Data block »
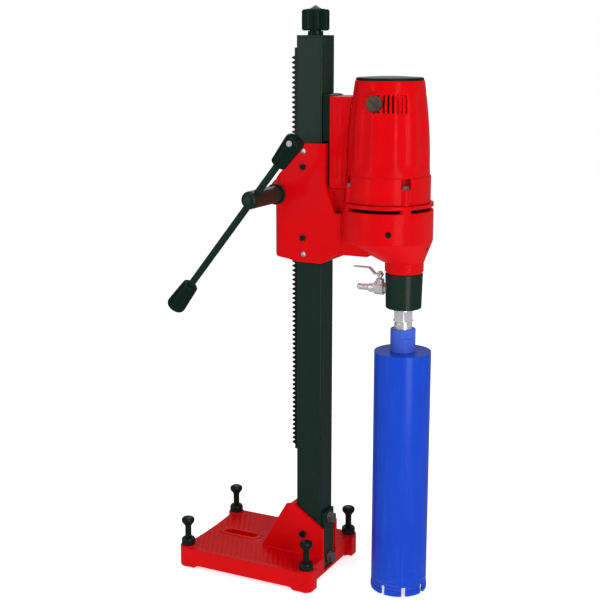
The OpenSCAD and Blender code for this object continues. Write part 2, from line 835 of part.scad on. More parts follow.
module stator() {
    color([0.3, 0.3, 0.32]) translate([motor_x, 0, 0]) difference() {
        rod_z(64.4, 764, 842);
        rod_z(28, 700, 900);
        block([-24, -48, 700], [24, 48, 900]);
    }
    color([0.7, 0.4, 0.2]) translate([motor_x, 0, 0]) for (s = [-1, 1])
        side_block(s, 31, 46, -23, 23, 758, 847);
}

module armature() {
    color([0.5, 0.5, 0.52]) translate([motor_x, 0, 0]) {
        rod_z(5.95, 668.5, 910.3);
        rotate([0, 0, lay_angle_a]) gear(1, armature_teeth, 656, 669);
        rod_z(4.6, 655, 657);
        difference() {
            rod_z(27.5, 766, 840);
            for (i = [0 : 11]) rotate([0, 0, i * 30]) translate([24.5, 0, 0]) rod_z(2.2, 700, 900);
        }
        rod_z(22, 750, 766);
        rod_z(22, 840, 858);
    }
}

module commutator() {
    bars = 24;
    color([0.72, 0.45, 0.25]) translate([motor_x, 0, 0]) difference() {
        rod_z(16.5, 868, 898);
        rod_z(5.97, 800, 1000);
        for (i = [0 : bars - 1]) rotate([0, 0, i * 360 / bars]) block([14.5, -0.3, 860], [18.5, 0.3, 920]);
    }
}

module cooling_fan() {
    blades = 11;
    color([0.12, 0.12, 0.13]) translate([motor_x, 0, 0]) difference() {
        union() {
            rod_z(52, 696, 698.5);
            rod_z(12, 696, 712);
            for (i = [0 : blades - 1]) rotate([0, 0, i * 360 / blades]) block([10, -1, 698], [51, 1, 710]);
        }
        rod_z(5.97, 600, 800);
    }
}

// Ball bearings drawn as plain rings: two on the armature, two on the lay shaft, two on the spindle.
module shaft_bearings() {
    color([0.75, 0.76, 0.78]) {
        translate([motor_x, 0, 0]) {
            tube_z(14, 6, plate_low + 2.05, plate_high);
            tube_z(13, 6, 901, 910.5);
        }
        translate([lay_x, lay_y, 0]) {
            tube_z(11, 4.05, floor_z - 7.5, floor_z - 0.5);
            tube_z(11, 4.05, plate_high - 10.05, plate_high - 3.05);
        }
        translate([spindle_x, 0, 0]) {
            tube_z(26, 15.05, collar_top + 8, collar_top + 23.5);
            tube_z(14, 6.05, plate_high - 11.5, plate_high - 3.05);
        }
    }
}

module carbon_brushes() {
    color([0.1, 0.1, 0.1]) translate([motor_x, 0, brush_z]) for (s = [-1, 1])
        side_block(s, 16.9, 38, -4, 4, -8, 8);
    color([0.7, 0.55, 0.3]) translate([motor_x, 0, brush_z]) for (s = [-1, 1]) difference() {
        side_rod(s, 12, 22, 61.9);
        block([-4.1, -70, -8.1], [4.1, 70, 8.1]);
    }
}

module brush_caps() {
    color([0.55, 0.53, 0.5]) translate([motor_x, 0, brush_z]) for (s = [-1, 1]) difference() {
        union() {
            side_rod(s, 14.2, 62, 69);
            side_rod(s, 12.4, 68, 70.2);
        }
        rotate([0, 35, 0]) translate([-15, s * 70 - 1.8, -1.6]) cube([30, 3.6, 3.2]);
    }
}

// ---- Switch box ----

module switch_box() {
    color("red") difference() {
        union() {
            block([box_back + 0.02, -box_half, box_bottom], [box_front, box_half, box_top]);
            block([box_back + 6, -box_half - 1.5, box_bottom + 6],
                [box_front - 20, box_half + 1.5, box_top - 10]);
        }
        block([box_back - 1, -box_half + 4, box_bottom + 4], [box_front - 6, box_half - 4, box_top - 4]);
        translate([motor_x, 0, 0]) motor_form(0.15, 700, 921);
        translate([motor_x, 0, 0]) rod_z(73.6, 600, 761);
        each_motor_bolt() rod_z(11, 600, 770);
        translate([66, 0, 0]) {
            block([-11.5, 0, 845], [11.5, 60, 875]);
            translate([0, 0, 775]) rod_y(9.05, 0, 60);
        }
    }
}

// The black cover that closes the switch box towards the column.
module switch_cover() {
    color([0.05, 0.05, 0.05]) union() {
        side_plate([[27.5, carriage_top + 2.5], [box_back, carriage_top + 2.5], [box_back, box_top],
            [38, 896], [27.5, 896.5]], -27, 27);
        block([38.5, -28, box_bottom + 4.2], [box_back, 28, carriage_top + 2.6]);
        block([box_back - 0.5, -box_half + 4.2, box_bottom + 4.2],
            [box_back + 3, box_half - 4.2, box_top - 4.2]);
    }
}

module switch_rocker() {
    color([0.05, 0.05, 0.05]) translate([66, box_half - 1, 860]) {
        rotate([0, -90, 0]) translate([0, 0, -10.5]) linear_extrude(21) polygon([[-14, 0], [-14, 2.6],
            [-13, 4.2], [0, 2.8], [13, 6.2], [14, 5], [14, 0], [4, -6], [-4, -6]]);
        rod_x(2, -11.3, 11.3);
    }
}

module cable_gland() {
    color([0.06, 0.06, 0.06]) translate([66, 0, 775]) difference() {
        union() {
            rod_y(9, box_half - 4, box_half + 2);
            translate([0, box_half + 8, 0]) rotate([90, 0, 0]) cylinder(r = 13, h = 6.4, $fn = 6);
            rod_y(9.5, box_half + 7.9, box_half + 16);
        }
        rod_y(5, 0, 80);
    }
}

// ---- Gears and spindle ----

module lay_shaft() {
    color([0.55, 0.55, 0.56]) translate([lay_x, lay_y, 0]) {
        rod_z(4, floor_z - 7.5, plate_high - 3.2);
        rotate([0, 0, lay_angle_b]) gear(lay_module, lay_pinion_teeth, floor_z + 1, floor_z + 20);
        rod_z(7, floor_z + 19, floor_z + 40);
        rotate([0, 0, lay_angle_a + 180 + 180 / lay_teeth]) gear(1, lay_teeth, floor_z + 24, floor_z + 34);
    }
}

module spindle_gear() {
    color([0.55, 0.55, 0.56]) translate([spindle_x, 0, 0]) difference() {
        rotate([0, 0, lay_angle_b + 180 + 180 / spindle_teeth])
            gear(lay_module, spindle_teeth, floor_z + 2, floor_z + 18);
        rod_z(12 + eps, 600, 700);
    }
}

// The spindle: journals above, a cross hole in the water room, flats and a thread below.
module spindle() {
    color([0.85, 0.86, 0.87]) translate([spindle_x, 0, 0]) difference() {
        union() {
            rotate_extrude() polygon([[0, 462], [15.5, 462], [15.9, 464], [15.9, 501], [15, 501.5],
                [15, 505], [18.3, 505], [18.3, 526], [16, 527.5], [16, 592], [15, 592], [15, 618],
                [17, 618], [17, floor_z + 2], [12, floor_z + 2], [12, floor_z + 30], [6, floor_z + 34],
                [6, plate_high - 3.2], [0, plate_high - 3.2]]);
            rod_z(16.5, floor_z + 18.02, floor_z + 22);
        }
        rod_z(6, 455, valve_z + 5);
        translate([0, 0, valve_z]) rod_x(3, -30, 30);
        for (a = [0 : 60 : 300]) rotate([0, 0, a + 22]) translate([16.2, -20, 505.5]) cube([10, 40, 18]);
    }
}

module water_collar() {
    color([0.06, 0.07, 0.07]) translate([spindle_x, 0, 0]) difference() {
        rotate_extrude() polygon([[0, collar_bottom], [collar_r - 2.5, collar_bottom],
            [collar_r - 1, collar_bottom + 1.5], [collar_r + 0.5, collar_top - 1], [collar_r, collar_top],
            [0, collar_top]]);
        rod_z(24 + eps, 500, collar_bottom + 13);
        rod_z(21, 500, 600);
        rod_z(24 + eps, collar_top - 15, 600);
        translate([0, 0, valve_z]) rod_x(4, -60, 0);
        translate([0, 0, valve_z]) rod_x(7.05, -60, -24.5);
    }
}

module spindle_seals() {
    color([0.15, 0.15, 0.16]) translate([spindle_x, 0, 0]) {
        tube_z(24, 16.05, collar_bottom + 4, collar_bottom + 12.9);
        tube_z(24, 16.05, collar_top - 14.9, collar_top - 6);
    }
}

// ---- Water valve ----

module valve_body() {
    color([0.8, 0.8, 0.8]) difference() {
        union() {
            translate([0, 0, valve_z]) {
                rod_x(7, 126, spindle_x - 24.6);
                translate([118, 0, 0]) rotate([0, 90, 0]) hex_z(12 * sqrt(3), 0, 18);
                rod_x(8.5, 108, 119);
            }
            translate([valve_x, 0, 0]) {
                rod_z(7.5, valve_z, valve_z + 17);
                hex_z(13, valve_z + 11, valve_z + 15);
            }
        }
        translate([0, 0, valve_z]) rod_x(3.5, 100, 160);
        translate([0, 0, valve_z]) rod_x(5.82, 100, 115);
        translate([valve_x, 0, 0]) rod_z(3.55, valve_z + 2, valve_z + 30);
        translate([valve_x, 0, valve_z]) sphere(r = 7.0);
    }
}

module hose_spigot() {
    color([0.8, 0.8, 0.8]) translate([0, 0, valve_z]) difference() {
        rotate([0, 90, 0]) rotate_extrude() polygon([[0, 86], [5.2, 86], [6.25, 88], [6.25, 93], [5.4, 93],
            [5.4, 94.5], [6.25, 94.5], [6.25, 99.5], [5.4, 99.5], [5.4, 101], [6.25, 101], [6.25, 107.9],
            [5.8, 107.9], [5.8, 114.9], [0, 114.9]]);
        rod_x(3.5, 80, 130);
    }
}

lever_z = valve_z + 24;

// The valve's ball with its stem and the nut that holds the lever.
module valve_stem() {
    color([0.75, 0.75, 0.74]) translate([valve_x, 0, 0]) {
        difference() {
            translate([0, 0, valve_z]) sphere(r = 6.6);
            translate([0, 0, valve_z]) rod_x(3.5, -10, 10);
        }
        rod_z(3.5, valve_z + 5, lever_z);
        rod_z(2.4, lever_z - 1, lever_z + 7);
        rod_z(5.5, lever_z - 3, lever_z - 0.02);
        hex_z(9, lever_z + 2.05, lever_z + 5.5);
    }
}

// A bent strip lever that turns with the stem.
module valve_lever() {
    lift = 10.4;
    color([0.7, 0.7, 0.69]) difference() {
        union() {
            translate([valve_x, 0, lever_z]) side_plate([[0, 0], [0, 2], [-9, 2], [-20, lift + 2],
                [-46, lift + 2], [-46, lift], [-21, lift], [-10, 0]], -5, 5);
            translate([valve_x, 0, 0]) rod_z(7, lever_z, lever_z + 2);
            translate([valve_x - 46, 0, 0]) rod_z(5, lever_z + lift, lever_z + lift + 2);
        }
        translate([valve_x, 0, 0]) rod_z(2.42, lever_z - 5, lever_z + 10);
    }
}

// ---- Core bit ----

hub_top = 491;
segment_high = crown_bottom + 9;
slot_high = crown_bottom + 17;
slot_wide = 7.5;

module bit_hub() {
    color([0.3, 0.4, 0.85]) translate([spindle_x, 0, 0]) difference() {
        rotate_extrude() polygon([[0, barrel_top + 0.02], [23.5, barrel_top + 0.02], [22.3, barrel_top + 4],
            [22.3, hub_top - 1], [21.3, hub_top], [0, hub_top]]);
        rod_z(15.92, barrel_top + 9, 600);
        rod_z(8, 400, 600);
        for (a = [0, 180]) rotate([0, 0, a - 45]) translate([19.5, -20, hub_top - 16]) cube([10, 40, 30]);
    }
}

module core_barrel() {
    color([0.05, 0.15, 0.75]) translate([spindle_x, 0, 0]) difference() {
        rod_z(barrel_r, segment_high, barrel_top);
        rod_z(barrel_r - barrel_wall, 0, barrel_top - 6);
        rod_z(8, 400, 500);
        for (i = [0 : segments - 1]) rotate([0, 0, (i + 0.5) * 360 / segments + 10])
            translate([barrel_r - 10, -slot_wide / 2, 0]) cube([20, slot_wide, slot_high]);
    }
}

module crown_segments() {
    half = asin(slot_wide / 2 / barrel_r);
    color([0.07, 0.17, 0.7]) translate([spindle_x, 0, 0]) for (i = [0 : segments - 1])
        rotate([0, 0, (i - 0.5) * 360 / segments + 10 + half])
            rotate_extrude(angle = 360 / segments - 2 * half)
                translate([barrel_r - barrel_wall - 0.8, crown_bottom])
                    square([barrel_wall + 1.6, segment_high - 0.02 - crown_bottom]);
}

// ---- Placing ----

module place() {
    translate(origin_shift) children();
}

place() base_casting();
place() clamp_plate();
place() clamp_bolts();
place() cheek_screws();
place() lock_nuts();
place() screw_near_rear();
place() screw_far_rear();
place() screw_near_front();
place() screw_far_front();
place() column_tube();
place() toothed_rack();
place() rack_screws();
place() column_cap();
place() jack_screw();
place() jack_knob();
place() jack_pin();
place() carriage_housing();
place() guide_pads();
place() gib_screws();
place() pad_screws();
place() feed_bushes();
place() bearing_caps();
place() feed_shaft();
place() feed_pinion();
place() handle_hub();
place() hub_pin();
place() handle_bar();
place() upper_grip();
place() lower_grip();
place() grip_pin();
place() gearbox_housing();
place() head_bolts();
place() oil_plug();
place() bearing_plate();
place() motor_housing();
place() motor_cap();
place() motor_bolts();
place() stator();
place() armature();
place() commutator();
place() cooling_fan();
place() shaft_bearings();
place() carbon_brushes();
place() brush_caps();
place() switch_box();
place() switch_cover();
place() switch_rocker();
place() cable_gland();
place() lay_shaft();
place() spindle();
place() spindle_gear();
place() water_collar();
place() spindle_seals();
place() valve_body();
place() hose_spigot();
place() valve_stem();
place() valve_lever();
place() bit_hub();
place() core_barrel();
place() crown_segments();
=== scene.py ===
"""Looks of the core drill rig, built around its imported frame. Lengths are metres and +Z is up."""
import json
import math

import bmesh
import bpy
from mathutils import Matrix, Vector


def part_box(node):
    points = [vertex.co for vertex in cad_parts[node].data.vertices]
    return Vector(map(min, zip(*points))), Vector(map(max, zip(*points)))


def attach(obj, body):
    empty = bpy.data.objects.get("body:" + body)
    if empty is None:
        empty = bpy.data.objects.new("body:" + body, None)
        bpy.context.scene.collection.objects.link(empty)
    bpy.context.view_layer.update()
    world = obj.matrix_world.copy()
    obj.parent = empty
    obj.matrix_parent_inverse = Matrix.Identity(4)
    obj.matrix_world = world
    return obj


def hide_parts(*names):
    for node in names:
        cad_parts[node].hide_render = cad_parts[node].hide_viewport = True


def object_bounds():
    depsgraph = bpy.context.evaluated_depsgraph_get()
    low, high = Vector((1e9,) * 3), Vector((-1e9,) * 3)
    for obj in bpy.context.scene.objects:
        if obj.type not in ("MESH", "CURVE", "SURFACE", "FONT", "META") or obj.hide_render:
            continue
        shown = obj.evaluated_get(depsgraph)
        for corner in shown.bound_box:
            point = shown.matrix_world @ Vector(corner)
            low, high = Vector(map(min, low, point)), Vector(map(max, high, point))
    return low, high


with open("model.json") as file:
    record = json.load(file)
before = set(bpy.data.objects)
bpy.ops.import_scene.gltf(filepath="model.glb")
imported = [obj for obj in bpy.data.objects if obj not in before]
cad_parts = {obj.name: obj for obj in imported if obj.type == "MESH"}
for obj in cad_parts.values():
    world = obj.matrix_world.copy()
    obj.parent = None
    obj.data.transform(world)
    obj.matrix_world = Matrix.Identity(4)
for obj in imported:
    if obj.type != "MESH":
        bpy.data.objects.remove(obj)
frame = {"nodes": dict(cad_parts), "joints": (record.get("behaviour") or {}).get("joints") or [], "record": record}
cad_box = [list(corner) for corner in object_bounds()]

MM = 0.001
TURN = 2 * math.pi
COARSE = 1.0


# ---- Places, all read from the frame ----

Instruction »
Starting with the line with "place() base_casting();" and ending with the line with "cad_parts[node].hide_render = cad_parts[node].hide_viewport", extract every line exactly and nothing outside that span.

Task output »
place() base_casting();
place() clamp_plate();
place() clamp_bolts();
place() cheek_screws();
place() lock_nuts();
place() screw_near_rear();
place() screw_far_rear();
place() screw_near_front();
place() screw_far_front();
place() column_tube();
place() toothed_rack();
place() rack_screws();
place() column_cap();
place() jack_screw();
place() jack_knob();
place() jack_pin();
place() carriage_housing();
place() guide_pads();
place() gib_screws();
place() pad_screws();
place() feed_bushes();
place() bearing_caps();
place() feed_shaft();
place() feed_pinion();
place() handle_hub();
place() hub_pin();
place() handle_bar();
place() upper_grip();
place() lower_grip();
place() grip_pin();
place() gearbox_housing();
place() head_bolts();
place() oil_plug();
place() bearing_plate();
place() motor_housing();
place() motor_cap();
place() motor_bolts();
place() stator();
place() armature();
place() commutator();
place() cooling_fan();
place() shaft_bearings();
place() carbon_brushes();
place() brush_caps();
place() switch_box();
place() switch_cover();
place() switch_rocker();
place() cable_gland();
place() lay_shaft();
place() spindle();
place() spindle_gear();
place() water_collar();
place() spindle_seals();
place() valve_body();
place() hose_spigot();
place() valve_stem();
place() valve_lever();
place() bit_hub();
place() core_barrel();
place() crown_segments();
=== scene.py ===
"""Looks of the core drill rig, built around its imported frame. Lengths are metres and +Z is up."""
import json
import math

import bmesh
import bpy
from mathutils import Matrix, Vector


def part_box(node):
    points = [vertex.co for vertex in cad_parts[node].data.vertices]
    return Vector(map(min, zip(*points))), Vector(map(max, zip(*points)))


def attach(obj, body):
    empty = bpy.data.objects.get("body:" + body)
    if empty is None:
        empty = bpy.data.objects.new("body:" + body, None)
        bpy.context.scene.collection.objects.link(empty)
    bpy.context.view_layer.update()
    world = obj.matrix_world.copy()
    obj.parent = empty
    obj.matrix_parent_inverse = Matrix.Identity(4)
    obj.matrix_world = world
    return obj


def hide_parts(*names):
    for node in names:
        cad_parts[node].hide_render = cad_parts[node].hide_viewport = True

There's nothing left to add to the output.